Countering criticism of the bill, Dichter explained, “Everyone retains their rights as an individual, the law address only the national character of the State of Israel. I think quite a few of the law’s opponents have failed to read it.”

However, Meretz Chairperson MK Tamar Zandberg said the law was harmful.  “This law is an excellent illustration of the saying: If nothing is broken, there is no need to fix it,” she said. “There is also a second part of the saying: when you try to fix something that is not broken, it can damage it, and a lot. And this is what this law does: It  does not bring any benefit but rather damage. What is wrong with the wording of the Declaration of Independence? Could not we take it, and anchor it as a Basic law? As a Jew, as a daughter of the Jewish people, who has won national recognition in the State of Israel, I am ashamed” she said.

MK Tzipi Livni (Zionist Union ) also opposed the bill, saying that protecting “ our Jewish and democratic state from enemies is a main task. But we must defend our Jewish and democratic state also from the current Israeli government”

“If a government thinks that democracy is the majority we should send it to a citizenship class for beginners. Democracy is a system of rights that the majority must preserve. A system of rights of minorities. A system of rights for citizens,” Livni said.

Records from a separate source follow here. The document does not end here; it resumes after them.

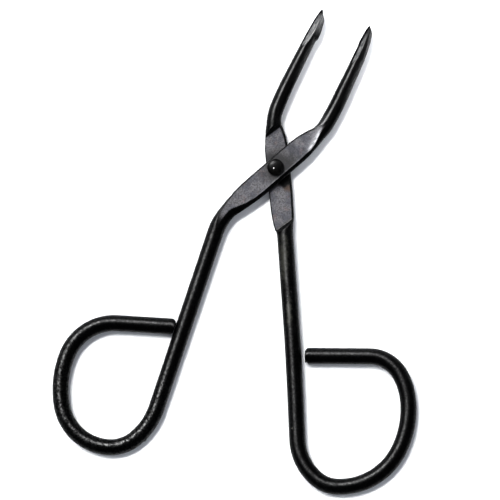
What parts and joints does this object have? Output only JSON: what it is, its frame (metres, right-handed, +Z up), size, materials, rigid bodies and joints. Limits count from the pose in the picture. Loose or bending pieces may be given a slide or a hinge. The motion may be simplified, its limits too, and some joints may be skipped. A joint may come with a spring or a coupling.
{
  "type": "scissor tweezers",
  "caption": "Scissor-action wire tweezers: crossed black arms with open finger loops and tapered ground tips, pressed flat where they turn on a domed rivet.",
  "frame": {"origin": "on the pivot axis, at the flat foot of the rivet's tail, which is the lowest point", "axes": "+Z up through the rivet's domed head, +Y from the pivot towards the jaws, +X to the right"},
  "size_m": [0.0728, 0.0971, 0.0048],
  "materials": {
    "blackened_arm": "semi-gloss black oxide over drawn steel wire, rubbed to bare grey steel on the pressed plates and the ground tips",
    "blackened_rivet": "satin black oxide with a bright worn crown"
  },
  "bodies": {
    "rear": {"rear_arm": "blackened_arm", "pivot_rivet": "blackened_rivet"},
    "front": {"front_arm": "blackened_arm"}
  },
  "joints": [
    {"name": "pivot", "type": "hinge", "parent": "rear", "child": "front", "pos_m": [0, 0, 0.0023], "axis": [0, 0, 1], "range_deg": [-78, 15.1]}
  ]
}
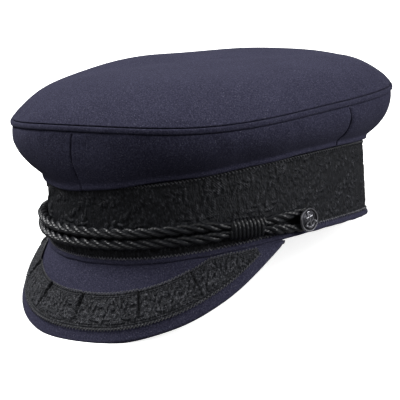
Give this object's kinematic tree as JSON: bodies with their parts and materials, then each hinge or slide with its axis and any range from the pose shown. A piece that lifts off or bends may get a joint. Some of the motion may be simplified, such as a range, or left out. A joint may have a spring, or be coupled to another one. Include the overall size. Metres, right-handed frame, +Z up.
{
  "type": "breton fisherman cap",
  "caption": "Wool fisherman's cap with a soft domed crown, an upright band in figured braid, a braided peak, and a twisted chin cord held by sliders and metal buttons.",
  "frame": {"origin": "middle of the bounding box's underside, on the surface that the cap rests on", "axes": "+Z up from the surface, the wearer faces -Y, +X is the wearer's left; the cap leans back as it rests on the rear of its hem and the front of its peak"},
  "size_m": [0.2058, 0.2618, 0.1326],
  "materials": {
    "wool": "matt navy wool cloth with a short nap",
    "braid": "black figured braid, slightly glossy threads",
    "cord": "black twisted rayon cord with a soft gloss",
    "metal": "dark pewter-coloured plating, satin"
  },
  "bodies": {
    "root": {"crown_top": "wool", "crown_welt": "wool", "crown_side_front_left": "wool", "crown_side_back_left": "wool", "crown_side_back_right": "wool", "crown_side_front_right": "wool", "head_band": "wool", "band_braid": "braid", "peak": "wool", "peak_braid": "braid", "chin_cord": "cord", "cord_slider_left": "cord", "cord_slider_right": "cord", "button_left": "metal", "button_right": "metal"}
  },
  "joints": []
}
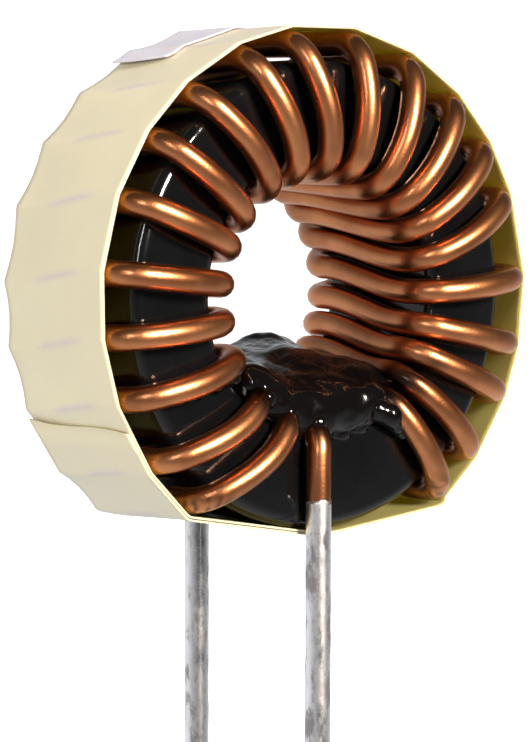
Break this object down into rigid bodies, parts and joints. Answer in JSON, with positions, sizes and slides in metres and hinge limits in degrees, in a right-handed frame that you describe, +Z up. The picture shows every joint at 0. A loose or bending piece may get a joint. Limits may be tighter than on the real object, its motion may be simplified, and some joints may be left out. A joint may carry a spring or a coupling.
{
  "type": "toroidal inductor",
  "caption": "Toroidal inductor: one enamelled wire wound round a coated powder ring, held by a film band, with straight tinned leads for a circuit board.",
  "frame": {"origin": "on the board, midway between the two leads", "axes": "+Z up from the board, +Y from the front face to the rear face along the ring's axis, +X to the right seen from the front; the leads point along -Z"},
  "size_m": [0.031, 0.014, 0.0454],
  "materials": {
    "core_coating": "black epoxy coat, glossy, on pressed metal powder",
    "enamelled_copper": "enamelled copper wire, clear glossy enamel",
    "solder": "dip-tinned wire, mottled bright solder",
    "film": "thin translucent cream film, satin",
    "label_film": "blank white film, satin",
    "epoxy": "black glossy epoxy, brown where it is thin"
  },
  "bodies": {
    "root": {"core": "core_coating", "winding": "enamelled_copper", "tape": "film", "label": "label_film", "adhesive": "epoxy"}
  },
  "joints": []
}
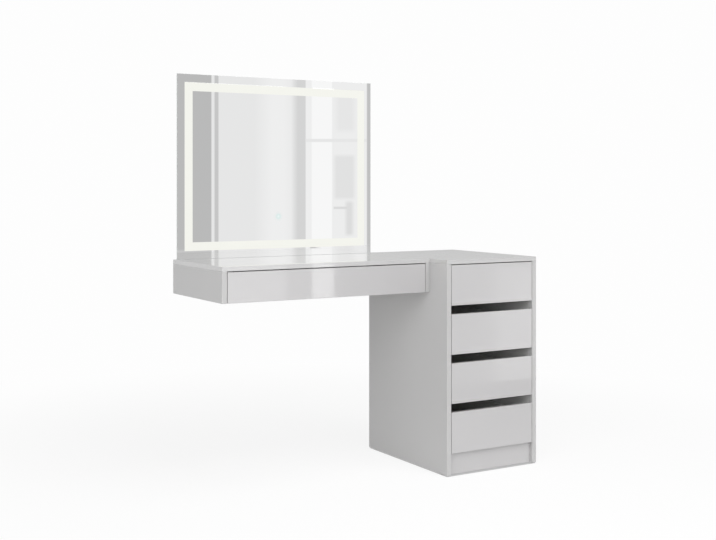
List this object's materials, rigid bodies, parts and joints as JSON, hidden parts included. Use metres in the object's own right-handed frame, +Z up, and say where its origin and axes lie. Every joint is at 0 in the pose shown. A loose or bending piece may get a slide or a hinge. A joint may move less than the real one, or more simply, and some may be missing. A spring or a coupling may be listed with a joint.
{
  "type": "dressing table with mirror",
  "caption": "Dressing table: floor-standing drawer cabinet with finger slots, a cantilevered desk with one wide drawer, and a frameless mirror with an etched light band.",
  "frame": {"origin": "on the floor, under the middle of the whole piece's box", "axes": "+X to the right along the fronts, from the desk towards the cabinet; +Y back towards the wall; +Z up"},
  "size_m": [1.21, 0.5, 1.3983],
  "materials": {
    "satin_white": "satin",
    "gloss_white": "gloss",
    "hardboard": "matte",
    "zinc_steel": "satin",
    "frame_aluminium": "satin",
    "mirror_silver": "polished",
    "light_band": "matte",
    "touch_glow": "matte",
    "white_plastic": "matte",
    "dark_plastic": "matte"
  },
  "bodies": {
    "carcass": {"cabinet_left_side": "satin_white", "cabinet_right_side": "satin_white", "cabinet_top": "gloss_white", "cabinet_bottom": "satin_white", "cabinet_back": "satin_white", "cabinet_plinth": "gloss_white", "glide_front_left": "white_plastic", "glide_front_right": "white_plastic", "glide_rear_left": "white_plastic", "glide_rear_right": "white_plastic", "desk_top": "gloss_white", "desk_left_side": "satin_white", "desk_right_side": "satin_white", "desk_wall_rail": "satin_white", "desk_bolt_front": "zinc_steel", "desk_bolt_rear": "zinc_steel", "mirror_glass": "mirror_silver", "mirror_light_band": "light_band", "mirror_touch_button": "touch_glow", "mirror_frame": "frame_aluminium", "mirror_led_strip": "white_plastic", "mirror_led_driver": "white_plastic", "mirror_back_cover": "white_plastic", "mirror_hanging_rail": "zinc_steel", "mirror_cable_gland": "dark_plastic", "desk_drawer_left_channel": "zinc_steel", "desk_drawer_right_channel": "zinc_steel", "drawer_1_left_channel": "zinc_steel", "drawer_1_right_channel": "zinc_steel", "drawer_2_left_channel": "zinc_steel", "drawer_2_right_channel": "zinc_steel", "drawer_3_left_channel": "zinc_steel", "drawer_3_right_channel": "zinc_steel", "drawer_4_left_channel": "zinc_steel", "drawer_4_right_channel": "zinc_steel"},
    "desk_drawer": {"desk_drawer_front": "gloss_white", "desk_drawer_box": "satin_white", "desk_drawer_bottom": "hardboard", "desk_drawer_left_runner": "zinc_steel", "desk_drawer_right_runner": "zinc_steel"},
    "drawer_1": {"drawer_1_front": "gloss_white", "drawer_1_box": "satin_white", "drawer_1_bottom": "hardboard", "drawer_1_left_runner": "zinc_steel", "drawer_1_right_runner": "zinc_steel"},
    "drawer_2": {"drawer_2_front": "gloss_white", "drawer_2_box": "satin_white", "drawer_2_bottom": "hardboard", "drawer_2_left_runner": "zinc_steel", "drawer_2_right_runner": "zinc_steel"},
    "drawer_3": {"drawer_3_front": "gloss_white", "drawer_3_box": "satin_white", "drawer_3_bottom": "hardboard", "drawer_3_left_runner": "zinc_steel", "drawer_3_right_runner": "zinc_steel"},
    "drawer_4": {"drawer_4_front": "gloss_white", "drawer_4_box": "satin_white", "drawer_4_bottom": "hardboard", "drawer_4_left_runner": "zinc_steel", "drawer_4_right_runner": "zinc_steel"}
  },
  "joints": [
    {"name": "desk_drawer_slide", "type": "slide", "parent": "carcass", "child": "desk_drawer", "axis": [0, -1, 0], "range_m": [0, 0.25]},
    {"name": "drawer_1_slide", "type": "slide", "parent": "carcass", "child": "drawer_1", "axis": [0, -1, 0], "range_m": [0, 0.33]},
    {"name": "drawer_2_slide", "type": "slide", "parent": "carcass", "child": "drawer_2", "axis": [0, -1, 0], "range_m": [0, 0.33]},
    {"name": "drawer_3_slide", "type": "slide", "parent": "carcass", "child": "drawer_3", "axis": [0, -1, 0], "range_m": [0, 0.33]},
    {"name": "drawer_4_slide", "type": "slide", "parent": "carcass", "child": "drawer_4", "axis": [0, -1, 0], "range_m": [0, 0.33]}
  ]
}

Likud MK Benny Begin was also critical of the proposed legislation. “I would venture to say that a Nation State Law that does not give equal rights to all of Israel’s citizens will not pass its third reading, but in the meantime, those who are against [stating equal rights in the bill] have gained the upper hand. I, therefore, cannot support it, both for what it omits and for what it includes,” Begin said.

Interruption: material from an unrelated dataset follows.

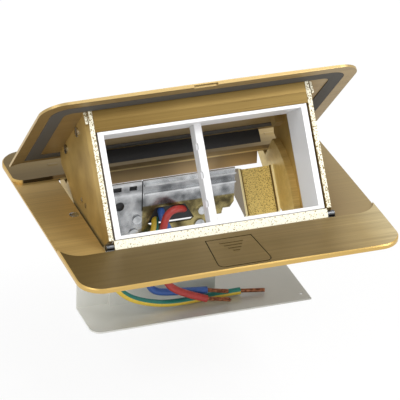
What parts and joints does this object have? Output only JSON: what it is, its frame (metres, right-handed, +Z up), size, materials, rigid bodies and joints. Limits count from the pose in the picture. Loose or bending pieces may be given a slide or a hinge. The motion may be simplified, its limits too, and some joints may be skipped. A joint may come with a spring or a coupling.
{
  "type": "floor socket box",
  "caption": "Pop-up brass floor box: crowned base plate, sprung lid carrying a two-window module frame, press latch and a cable tray with loose conductors.",
  "frame": {"origin": "centre of the four claw holes in the underside of the base plate, level with the finished floor", "axes": "+X to the right along the hinge axis, +Y to the hinge side at the back, +Z up out of the floor"},
  "size_m": [0.15, 0.13, 0.1164],
  "materials": {
    "brushed_brass": "brushed, antique brass",
    "seal_rubber": "matt black rubber",
    "cast_brass": "raw casting, speckled",
    "zinc_plate": "zinc plated, folded",
    "bright_steel": "bright plated",
    "spring_steel": "drawn spring wire",
    "white_plastic": "white moulding, satin",
    "black_plastic": "black moulding",
    "tray_sheet": "dull galvanised sheet",
    "red_insulation": "red insulation",
    "blue_insulation": "blue insulation",
    "earth_insulation": "green insulation with a yellow stripe",
    "bare_copper": "bare copper, slightly tarnished"
  },
  "bodies": {
    "base": {"base_frame": "brushed_brass", "hinge_pins": "bright_steel", "hinge_springs": "spring_steel", "rest_studs": "bright_steel", "latch_housing": "black_plastic", "latch_screws": "bright_steel"},
    "button": {"latch_button": "brushed_brass", "button_spring": "spring_steel"},
    "latch": {"latch_slider": "zinc_plate"},
    "carriage": {"lid": "brushed_brass", "lid_gasket": "seal_rubber", "rear_seal": "seal_rubber", "fascia": "brushed_brass", "cheek_left": "cast_brass", "cheek_right": "cast_brass", "cheek_screws": "bright_steel", "hinge_arm_left": "cast_brass", "hinge_arm_right": "cast_brass", "arm_rivets": "cast_brass", "sill_strip": "cast_brass", "stop_pins": "bright_steel", "module_frame": "white_plastic", "frame_screws": "cast_brass", "cable_trough": "cast_brass", "tray_bracket": "zinc_plate", "bracket_screws": "bright_steel", "cable_tray": "tray_sheet", "tray_rivets": "bright_steel", "cable_clamp": "black_plastic", "clamp_screws": "bright_steel", "wire_red": "red_insulation", "wire_blue": "blue_insulation", "wire_earth": "earth_insulation", "core_red": "bare_copper", "core_blue": "bare_copper", "core_earth": "bare_copper"}
  },
  "joints": [
    {"name": "lid_hinge", "type": "hinge", "parent": "base", "child": "carriage", "pos_m": [0, 0.04725, -0.0006], "axis": [1, 0, 0], "range_deg": [0, 47.8], "stiffness_Nm_per_rad": 0.45, "springref_deg": -68.75},
    {"name": "button_press", "type": "slide", "parent": "base", "child": "button", "axis": [0, 0, -1], "range_m": [0, 0.002], "stiffness_N_per_m": 400, "springref_m": -0.002, "deforming": ["button_spring"]},
    {"name": "latch_draw", "type": "slide", "parent": "base", "child": "latch", "axis": [0, -1, 0], "range_m": [0, 0.002]}
  ],
  "couplings": [
    {"joint": "latch_draw", "follows": "button_press", "ratio": 1}
  ]
}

Amir Fuchs, a senior researcher at the Israel Democracy Institute, said that while he believes the State of Israel needs a nation-state bill, he is concerned about the wording of the current bill.

“On the one hand, this version does not state the that the nation-state bill subjugates other laws, as the previous version did, but, on the other,  it has deleted another important paragraph, stating that the purpose of the law is to protect a democratic Jewish state in the spirit of the values of the Declaration of Independence. Such a paragraph could balance the strong nationalistic spirit of the law.”